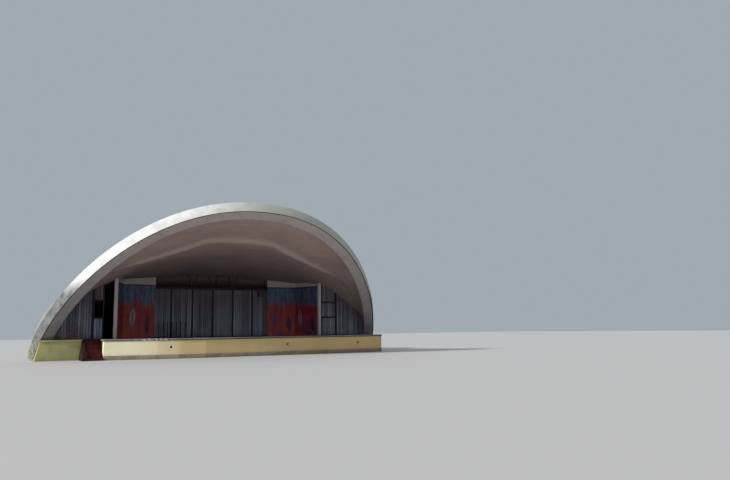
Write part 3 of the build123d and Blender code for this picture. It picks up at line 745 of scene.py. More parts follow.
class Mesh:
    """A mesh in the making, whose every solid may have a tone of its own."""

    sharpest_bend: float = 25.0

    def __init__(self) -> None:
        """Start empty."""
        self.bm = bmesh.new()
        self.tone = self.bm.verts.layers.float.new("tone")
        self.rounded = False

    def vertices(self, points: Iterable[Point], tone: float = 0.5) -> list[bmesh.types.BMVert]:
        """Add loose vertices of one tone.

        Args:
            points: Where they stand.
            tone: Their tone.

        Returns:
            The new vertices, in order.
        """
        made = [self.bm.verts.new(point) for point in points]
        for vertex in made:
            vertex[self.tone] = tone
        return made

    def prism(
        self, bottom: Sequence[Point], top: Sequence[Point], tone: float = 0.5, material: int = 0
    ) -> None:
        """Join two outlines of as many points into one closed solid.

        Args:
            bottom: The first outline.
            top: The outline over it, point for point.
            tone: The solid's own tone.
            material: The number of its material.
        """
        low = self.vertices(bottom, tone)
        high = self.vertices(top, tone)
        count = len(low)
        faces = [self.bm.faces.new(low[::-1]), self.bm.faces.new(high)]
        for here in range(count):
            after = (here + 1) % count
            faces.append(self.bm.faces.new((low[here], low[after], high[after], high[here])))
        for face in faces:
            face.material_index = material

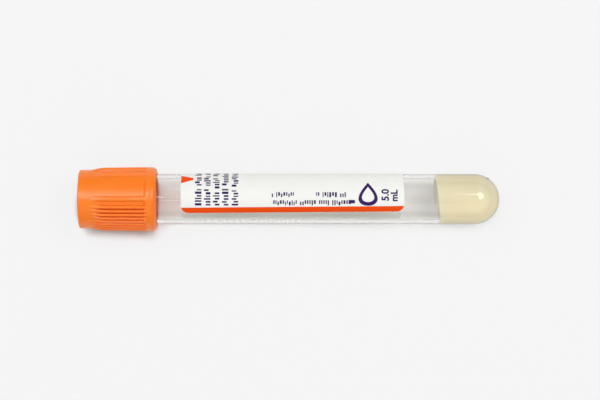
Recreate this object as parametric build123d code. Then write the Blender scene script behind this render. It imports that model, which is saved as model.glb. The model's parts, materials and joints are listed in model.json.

------------------------------------------------------------------------

Task directions:
Gather up every line from the listing above in which the word "this" occurs.

The completed task:
Write part 3 of the build123d and Blender code for this picture. It picks up at line 745 of scene.py. More parts follow.
Recreate this object as parametric build123d code. Then write the Blender scene script behind this render. It imports that model, which is saved as model.glb. The model's parts, materials and joints are listed in model.json.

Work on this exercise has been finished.